A God for the Godless

Something like the belief that the universe is not just susceptible of consequential description but also has -- and even somehow indicates, at least to certain especially lucky people -- preferences in the matter of how it is described, has long seemed to me to be the vestigial trace of infantile religiosity sometimes to be found among the otherwise most intransigently atheistical materialists.


Lorraine said...

You talking about the preference for the sacred over the profane, or some other tholaw preference?

jimf said...

> [T]he belief that the universe. . . has. . . preferences in
> the matter of how it is described. . . [is the last] vestigial trace
> of infantile religiosity. . . among the otherwise
> most intransigently atheistical. . .

Is the universe relatively absolute, or absolutely relative? -- that
is the question.
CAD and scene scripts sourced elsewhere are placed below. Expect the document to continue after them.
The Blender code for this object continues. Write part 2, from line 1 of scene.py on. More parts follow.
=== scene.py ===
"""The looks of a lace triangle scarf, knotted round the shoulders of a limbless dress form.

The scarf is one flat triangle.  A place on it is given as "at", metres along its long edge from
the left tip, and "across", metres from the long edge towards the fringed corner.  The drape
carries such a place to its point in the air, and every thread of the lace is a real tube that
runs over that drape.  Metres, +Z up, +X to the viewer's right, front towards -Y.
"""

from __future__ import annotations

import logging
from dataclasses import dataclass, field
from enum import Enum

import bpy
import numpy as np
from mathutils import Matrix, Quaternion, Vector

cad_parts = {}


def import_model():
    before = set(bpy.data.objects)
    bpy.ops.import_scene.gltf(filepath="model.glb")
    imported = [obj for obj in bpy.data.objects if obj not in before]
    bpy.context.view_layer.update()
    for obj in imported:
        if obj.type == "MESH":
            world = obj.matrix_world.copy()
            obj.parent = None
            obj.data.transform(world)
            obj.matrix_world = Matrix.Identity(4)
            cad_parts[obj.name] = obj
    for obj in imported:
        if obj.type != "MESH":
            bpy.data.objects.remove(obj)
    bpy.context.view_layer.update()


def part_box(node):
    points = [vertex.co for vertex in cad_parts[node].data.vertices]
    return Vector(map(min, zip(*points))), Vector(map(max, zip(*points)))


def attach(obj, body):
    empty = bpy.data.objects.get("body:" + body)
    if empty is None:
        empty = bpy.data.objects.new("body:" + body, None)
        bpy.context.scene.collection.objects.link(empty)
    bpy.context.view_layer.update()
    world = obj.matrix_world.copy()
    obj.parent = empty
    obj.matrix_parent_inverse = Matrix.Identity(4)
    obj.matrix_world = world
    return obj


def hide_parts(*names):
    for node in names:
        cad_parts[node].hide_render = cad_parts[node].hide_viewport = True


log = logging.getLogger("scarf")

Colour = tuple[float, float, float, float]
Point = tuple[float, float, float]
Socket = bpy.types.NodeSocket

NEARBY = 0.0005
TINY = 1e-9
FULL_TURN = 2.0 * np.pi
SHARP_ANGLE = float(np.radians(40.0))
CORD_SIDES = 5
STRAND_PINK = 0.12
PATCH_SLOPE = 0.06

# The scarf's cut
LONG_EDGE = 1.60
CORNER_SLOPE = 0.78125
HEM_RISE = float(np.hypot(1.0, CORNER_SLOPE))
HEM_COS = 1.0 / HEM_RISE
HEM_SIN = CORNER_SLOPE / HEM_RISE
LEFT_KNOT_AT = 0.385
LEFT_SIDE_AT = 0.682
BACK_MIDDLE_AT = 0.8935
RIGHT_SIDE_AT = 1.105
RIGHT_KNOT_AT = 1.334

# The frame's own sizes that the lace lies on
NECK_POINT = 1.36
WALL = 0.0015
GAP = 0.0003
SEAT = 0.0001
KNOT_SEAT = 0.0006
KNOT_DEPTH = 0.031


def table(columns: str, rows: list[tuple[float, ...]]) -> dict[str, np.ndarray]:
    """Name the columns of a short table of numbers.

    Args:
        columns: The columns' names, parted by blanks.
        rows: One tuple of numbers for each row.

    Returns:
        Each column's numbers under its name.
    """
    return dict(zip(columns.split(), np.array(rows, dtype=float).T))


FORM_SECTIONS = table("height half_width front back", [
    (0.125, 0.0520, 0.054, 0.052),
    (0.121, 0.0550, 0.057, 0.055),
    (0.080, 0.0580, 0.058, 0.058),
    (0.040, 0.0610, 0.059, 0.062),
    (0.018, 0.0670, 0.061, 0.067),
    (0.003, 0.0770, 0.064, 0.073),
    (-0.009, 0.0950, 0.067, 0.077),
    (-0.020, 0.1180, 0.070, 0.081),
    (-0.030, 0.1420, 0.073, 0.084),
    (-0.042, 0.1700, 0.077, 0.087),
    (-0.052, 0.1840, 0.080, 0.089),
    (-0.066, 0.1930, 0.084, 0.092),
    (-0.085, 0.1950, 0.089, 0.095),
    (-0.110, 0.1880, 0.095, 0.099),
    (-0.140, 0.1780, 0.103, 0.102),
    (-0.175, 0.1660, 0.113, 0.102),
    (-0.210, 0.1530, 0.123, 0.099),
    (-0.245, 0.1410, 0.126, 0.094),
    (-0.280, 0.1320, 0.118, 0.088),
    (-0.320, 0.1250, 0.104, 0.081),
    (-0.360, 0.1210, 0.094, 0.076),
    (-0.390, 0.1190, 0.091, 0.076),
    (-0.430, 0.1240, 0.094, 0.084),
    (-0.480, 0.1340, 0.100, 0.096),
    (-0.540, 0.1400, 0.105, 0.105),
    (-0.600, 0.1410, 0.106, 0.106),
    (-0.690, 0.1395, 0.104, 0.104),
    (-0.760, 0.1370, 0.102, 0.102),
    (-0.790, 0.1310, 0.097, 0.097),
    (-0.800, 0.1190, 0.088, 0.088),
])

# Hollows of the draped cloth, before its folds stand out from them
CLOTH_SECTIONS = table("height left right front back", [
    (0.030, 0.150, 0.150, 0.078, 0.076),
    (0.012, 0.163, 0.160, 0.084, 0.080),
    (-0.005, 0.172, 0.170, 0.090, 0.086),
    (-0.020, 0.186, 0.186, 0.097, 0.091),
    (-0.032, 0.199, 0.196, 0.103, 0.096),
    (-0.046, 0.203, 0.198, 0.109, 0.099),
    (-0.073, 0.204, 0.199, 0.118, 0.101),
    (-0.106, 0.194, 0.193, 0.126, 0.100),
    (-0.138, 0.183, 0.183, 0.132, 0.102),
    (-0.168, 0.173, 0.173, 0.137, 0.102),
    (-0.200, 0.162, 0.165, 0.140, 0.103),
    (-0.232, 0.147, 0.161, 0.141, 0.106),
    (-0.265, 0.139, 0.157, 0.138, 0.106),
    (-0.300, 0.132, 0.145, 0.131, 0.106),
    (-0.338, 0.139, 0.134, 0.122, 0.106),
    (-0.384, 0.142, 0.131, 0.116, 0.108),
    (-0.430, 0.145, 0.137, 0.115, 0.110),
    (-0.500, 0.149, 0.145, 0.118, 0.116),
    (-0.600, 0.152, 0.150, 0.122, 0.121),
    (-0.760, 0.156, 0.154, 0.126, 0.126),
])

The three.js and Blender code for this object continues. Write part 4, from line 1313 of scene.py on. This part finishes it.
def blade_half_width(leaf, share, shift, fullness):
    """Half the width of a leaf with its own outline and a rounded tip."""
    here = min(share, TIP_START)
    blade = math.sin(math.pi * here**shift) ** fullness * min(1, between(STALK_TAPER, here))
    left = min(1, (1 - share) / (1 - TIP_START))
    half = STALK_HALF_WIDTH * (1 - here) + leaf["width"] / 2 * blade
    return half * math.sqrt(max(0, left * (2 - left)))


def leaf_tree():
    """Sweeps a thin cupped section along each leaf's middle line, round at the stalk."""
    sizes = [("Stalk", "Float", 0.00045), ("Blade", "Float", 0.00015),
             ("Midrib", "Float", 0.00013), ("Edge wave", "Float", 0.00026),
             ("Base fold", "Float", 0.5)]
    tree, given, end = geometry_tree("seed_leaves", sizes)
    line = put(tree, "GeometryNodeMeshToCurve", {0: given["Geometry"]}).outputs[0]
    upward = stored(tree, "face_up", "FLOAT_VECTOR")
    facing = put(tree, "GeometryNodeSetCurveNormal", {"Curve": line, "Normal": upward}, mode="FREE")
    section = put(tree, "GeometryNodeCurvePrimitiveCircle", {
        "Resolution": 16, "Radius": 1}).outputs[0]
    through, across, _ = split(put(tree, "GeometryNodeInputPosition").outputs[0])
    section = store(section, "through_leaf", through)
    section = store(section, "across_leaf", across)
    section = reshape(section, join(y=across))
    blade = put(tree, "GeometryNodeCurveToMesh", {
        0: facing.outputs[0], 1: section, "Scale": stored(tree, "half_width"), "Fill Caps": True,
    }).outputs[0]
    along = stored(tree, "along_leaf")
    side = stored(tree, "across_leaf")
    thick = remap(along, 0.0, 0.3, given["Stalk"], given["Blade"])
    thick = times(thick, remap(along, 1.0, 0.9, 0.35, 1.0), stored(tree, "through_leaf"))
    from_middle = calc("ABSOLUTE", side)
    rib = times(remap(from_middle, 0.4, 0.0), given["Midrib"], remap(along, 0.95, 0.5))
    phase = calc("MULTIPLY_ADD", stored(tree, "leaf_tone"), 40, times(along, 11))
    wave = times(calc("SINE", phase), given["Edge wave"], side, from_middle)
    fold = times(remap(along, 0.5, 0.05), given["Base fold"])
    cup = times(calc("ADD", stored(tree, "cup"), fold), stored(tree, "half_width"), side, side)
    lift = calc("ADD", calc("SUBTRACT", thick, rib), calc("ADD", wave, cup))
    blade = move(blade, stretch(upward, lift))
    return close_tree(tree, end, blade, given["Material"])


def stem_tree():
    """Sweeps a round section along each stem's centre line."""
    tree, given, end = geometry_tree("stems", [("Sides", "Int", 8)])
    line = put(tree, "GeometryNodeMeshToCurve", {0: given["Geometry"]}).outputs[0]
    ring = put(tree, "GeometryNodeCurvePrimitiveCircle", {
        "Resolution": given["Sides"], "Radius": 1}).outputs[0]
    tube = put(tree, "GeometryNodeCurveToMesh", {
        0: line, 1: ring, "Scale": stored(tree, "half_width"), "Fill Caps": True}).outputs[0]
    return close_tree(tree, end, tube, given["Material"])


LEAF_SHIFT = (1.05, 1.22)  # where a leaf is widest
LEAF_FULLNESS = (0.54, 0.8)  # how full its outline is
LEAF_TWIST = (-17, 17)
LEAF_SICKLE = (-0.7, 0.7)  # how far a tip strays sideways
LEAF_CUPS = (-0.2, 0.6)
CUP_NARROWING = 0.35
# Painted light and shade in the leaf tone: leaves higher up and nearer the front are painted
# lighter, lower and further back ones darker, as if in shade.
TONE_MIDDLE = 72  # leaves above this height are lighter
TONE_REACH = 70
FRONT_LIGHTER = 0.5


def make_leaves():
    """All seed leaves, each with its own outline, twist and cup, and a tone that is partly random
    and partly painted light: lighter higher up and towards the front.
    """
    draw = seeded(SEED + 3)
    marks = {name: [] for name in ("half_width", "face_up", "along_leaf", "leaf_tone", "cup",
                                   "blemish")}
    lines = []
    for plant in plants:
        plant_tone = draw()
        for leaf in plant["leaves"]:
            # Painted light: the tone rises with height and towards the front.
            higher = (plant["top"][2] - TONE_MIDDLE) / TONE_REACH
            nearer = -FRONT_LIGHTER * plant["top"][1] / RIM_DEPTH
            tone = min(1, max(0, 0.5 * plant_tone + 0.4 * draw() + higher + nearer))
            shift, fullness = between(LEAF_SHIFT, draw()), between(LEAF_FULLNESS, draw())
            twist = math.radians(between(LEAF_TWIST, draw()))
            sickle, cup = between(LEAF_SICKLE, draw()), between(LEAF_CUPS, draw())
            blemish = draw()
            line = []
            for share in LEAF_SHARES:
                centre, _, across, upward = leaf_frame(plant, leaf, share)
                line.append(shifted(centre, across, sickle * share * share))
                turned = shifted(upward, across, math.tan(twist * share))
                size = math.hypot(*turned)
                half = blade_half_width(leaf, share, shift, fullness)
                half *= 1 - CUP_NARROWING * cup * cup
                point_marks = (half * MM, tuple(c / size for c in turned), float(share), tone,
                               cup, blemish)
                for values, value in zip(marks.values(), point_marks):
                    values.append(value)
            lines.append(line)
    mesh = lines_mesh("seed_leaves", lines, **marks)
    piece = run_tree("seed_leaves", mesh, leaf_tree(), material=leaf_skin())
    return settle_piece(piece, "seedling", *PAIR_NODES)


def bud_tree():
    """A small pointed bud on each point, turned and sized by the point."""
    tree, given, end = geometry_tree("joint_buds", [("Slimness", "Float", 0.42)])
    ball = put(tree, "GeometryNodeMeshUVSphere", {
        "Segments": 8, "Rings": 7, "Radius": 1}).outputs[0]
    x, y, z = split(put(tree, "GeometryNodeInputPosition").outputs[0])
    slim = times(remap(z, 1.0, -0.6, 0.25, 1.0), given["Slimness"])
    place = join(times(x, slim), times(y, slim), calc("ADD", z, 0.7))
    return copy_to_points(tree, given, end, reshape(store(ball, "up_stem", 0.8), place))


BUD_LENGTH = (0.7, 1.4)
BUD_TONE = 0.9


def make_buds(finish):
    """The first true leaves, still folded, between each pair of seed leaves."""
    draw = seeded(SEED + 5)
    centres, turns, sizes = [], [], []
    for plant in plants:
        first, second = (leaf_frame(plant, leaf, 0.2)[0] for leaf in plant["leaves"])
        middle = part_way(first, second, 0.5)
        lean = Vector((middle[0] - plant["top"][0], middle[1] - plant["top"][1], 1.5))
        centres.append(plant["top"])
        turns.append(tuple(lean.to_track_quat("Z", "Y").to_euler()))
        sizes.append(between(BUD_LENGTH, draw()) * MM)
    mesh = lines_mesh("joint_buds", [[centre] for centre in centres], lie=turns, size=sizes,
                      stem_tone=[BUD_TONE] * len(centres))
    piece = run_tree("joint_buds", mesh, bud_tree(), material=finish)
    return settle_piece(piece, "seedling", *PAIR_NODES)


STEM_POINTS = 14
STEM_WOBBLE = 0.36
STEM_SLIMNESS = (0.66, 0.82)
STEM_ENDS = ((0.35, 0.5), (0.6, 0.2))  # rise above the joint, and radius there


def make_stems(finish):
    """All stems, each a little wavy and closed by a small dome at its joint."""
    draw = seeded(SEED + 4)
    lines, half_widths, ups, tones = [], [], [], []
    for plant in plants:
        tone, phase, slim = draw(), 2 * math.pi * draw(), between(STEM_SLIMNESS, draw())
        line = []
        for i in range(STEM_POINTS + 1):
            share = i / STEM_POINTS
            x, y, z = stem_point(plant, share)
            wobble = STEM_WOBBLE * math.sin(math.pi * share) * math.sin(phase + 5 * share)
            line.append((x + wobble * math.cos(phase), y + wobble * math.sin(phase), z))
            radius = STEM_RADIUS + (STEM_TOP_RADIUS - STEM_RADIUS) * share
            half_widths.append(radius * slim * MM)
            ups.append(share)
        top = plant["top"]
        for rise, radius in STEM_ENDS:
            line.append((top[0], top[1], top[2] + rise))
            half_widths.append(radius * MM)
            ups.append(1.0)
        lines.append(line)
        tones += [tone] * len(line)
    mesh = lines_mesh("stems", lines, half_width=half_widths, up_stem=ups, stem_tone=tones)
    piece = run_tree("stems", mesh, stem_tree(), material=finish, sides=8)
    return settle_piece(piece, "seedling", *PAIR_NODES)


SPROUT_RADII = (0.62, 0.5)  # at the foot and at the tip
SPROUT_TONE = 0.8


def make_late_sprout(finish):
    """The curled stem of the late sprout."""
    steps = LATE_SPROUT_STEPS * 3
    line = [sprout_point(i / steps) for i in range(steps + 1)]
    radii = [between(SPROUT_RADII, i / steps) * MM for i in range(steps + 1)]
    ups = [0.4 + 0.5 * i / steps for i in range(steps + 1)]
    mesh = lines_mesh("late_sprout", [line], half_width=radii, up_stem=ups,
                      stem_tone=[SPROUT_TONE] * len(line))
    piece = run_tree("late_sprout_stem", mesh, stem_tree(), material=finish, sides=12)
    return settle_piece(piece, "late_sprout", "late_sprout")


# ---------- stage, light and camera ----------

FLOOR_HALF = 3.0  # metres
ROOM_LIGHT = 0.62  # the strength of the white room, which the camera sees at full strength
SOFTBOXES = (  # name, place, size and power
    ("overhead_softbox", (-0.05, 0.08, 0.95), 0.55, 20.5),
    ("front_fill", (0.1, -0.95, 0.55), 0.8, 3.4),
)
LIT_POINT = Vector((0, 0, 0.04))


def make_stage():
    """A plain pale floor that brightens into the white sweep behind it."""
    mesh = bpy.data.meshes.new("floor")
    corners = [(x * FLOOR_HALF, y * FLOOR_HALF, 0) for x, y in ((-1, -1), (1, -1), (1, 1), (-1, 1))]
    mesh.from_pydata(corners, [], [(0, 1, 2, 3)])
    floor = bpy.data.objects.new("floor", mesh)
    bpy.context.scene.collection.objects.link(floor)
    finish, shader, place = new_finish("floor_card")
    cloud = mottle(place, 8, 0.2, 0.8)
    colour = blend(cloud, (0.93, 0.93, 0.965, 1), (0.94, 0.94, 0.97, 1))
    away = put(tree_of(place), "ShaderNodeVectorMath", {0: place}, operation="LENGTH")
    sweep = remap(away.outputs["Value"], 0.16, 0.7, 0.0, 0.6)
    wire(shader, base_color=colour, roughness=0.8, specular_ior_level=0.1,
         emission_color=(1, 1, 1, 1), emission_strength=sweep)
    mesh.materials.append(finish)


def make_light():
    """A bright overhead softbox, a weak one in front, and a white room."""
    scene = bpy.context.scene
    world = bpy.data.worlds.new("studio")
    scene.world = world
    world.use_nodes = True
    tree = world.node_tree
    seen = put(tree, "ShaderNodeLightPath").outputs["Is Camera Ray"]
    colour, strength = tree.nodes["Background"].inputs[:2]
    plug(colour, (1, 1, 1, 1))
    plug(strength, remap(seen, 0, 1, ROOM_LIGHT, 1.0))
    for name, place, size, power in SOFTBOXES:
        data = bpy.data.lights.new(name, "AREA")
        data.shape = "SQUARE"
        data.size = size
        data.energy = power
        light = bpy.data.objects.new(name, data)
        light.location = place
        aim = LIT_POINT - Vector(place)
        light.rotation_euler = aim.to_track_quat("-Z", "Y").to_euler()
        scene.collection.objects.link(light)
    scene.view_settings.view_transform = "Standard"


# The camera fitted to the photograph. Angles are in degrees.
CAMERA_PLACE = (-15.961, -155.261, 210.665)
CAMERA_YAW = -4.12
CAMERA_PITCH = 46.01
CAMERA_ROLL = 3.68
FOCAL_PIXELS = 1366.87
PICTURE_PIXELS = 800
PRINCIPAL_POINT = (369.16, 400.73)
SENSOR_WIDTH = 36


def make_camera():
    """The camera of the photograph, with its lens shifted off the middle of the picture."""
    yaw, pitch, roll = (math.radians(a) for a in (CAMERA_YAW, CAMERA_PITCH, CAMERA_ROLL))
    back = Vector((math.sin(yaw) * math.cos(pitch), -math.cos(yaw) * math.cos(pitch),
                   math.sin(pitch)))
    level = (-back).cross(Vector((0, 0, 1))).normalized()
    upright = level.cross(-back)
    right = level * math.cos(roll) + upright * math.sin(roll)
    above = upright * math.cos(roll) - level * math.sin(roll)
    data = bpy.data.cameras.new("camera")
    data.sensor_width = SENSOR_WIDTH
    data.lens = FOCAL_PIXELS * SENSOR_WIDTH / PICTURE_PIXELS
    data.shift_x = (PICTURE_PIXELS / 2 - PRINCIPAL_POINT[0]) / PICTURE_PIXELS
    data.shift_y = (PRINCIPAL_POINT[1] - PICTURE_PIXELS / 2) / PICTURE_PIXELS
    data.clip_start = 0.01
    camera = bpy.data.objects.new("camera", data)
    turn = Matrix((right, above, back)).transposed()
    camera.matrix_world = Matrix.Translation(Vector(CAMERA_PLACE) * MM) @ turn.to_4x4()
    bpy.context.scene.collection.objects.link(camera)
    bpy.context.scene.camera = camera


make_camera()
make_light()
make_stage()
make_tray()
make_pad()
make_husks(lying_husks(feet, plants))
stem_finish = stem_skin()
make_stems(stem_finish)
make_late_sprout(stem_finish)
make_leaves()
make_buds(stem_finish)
Meanwhile, have another beer.

Dale Carrico said...

I find congenial James' definition of truth as the good in the way of belief, provided the definition allows there are a plurality of goods (scientific, moral, aesthetic, ethical, political, and no doubt others besides) true belief facilitates. That the world is susceptible of consequential attention, description, and belief seems to me beyond sensible question, but such concession provides little solace that I can see to the ones who pine for certainty, final solutions, unanimity, or perfect control. I can't say that either absolutism or relativism appeal to me, when it comes to it, although I can see sense in both to a point. I do like beer, but I prefer Cointreau.

jimf said...

> I do like beer, but I prefer Cointreau.

Oh, well, so do I, when it comes down to it! In fact, I have to admit, I've
never learned to like beer. Call me infantile, but there it is.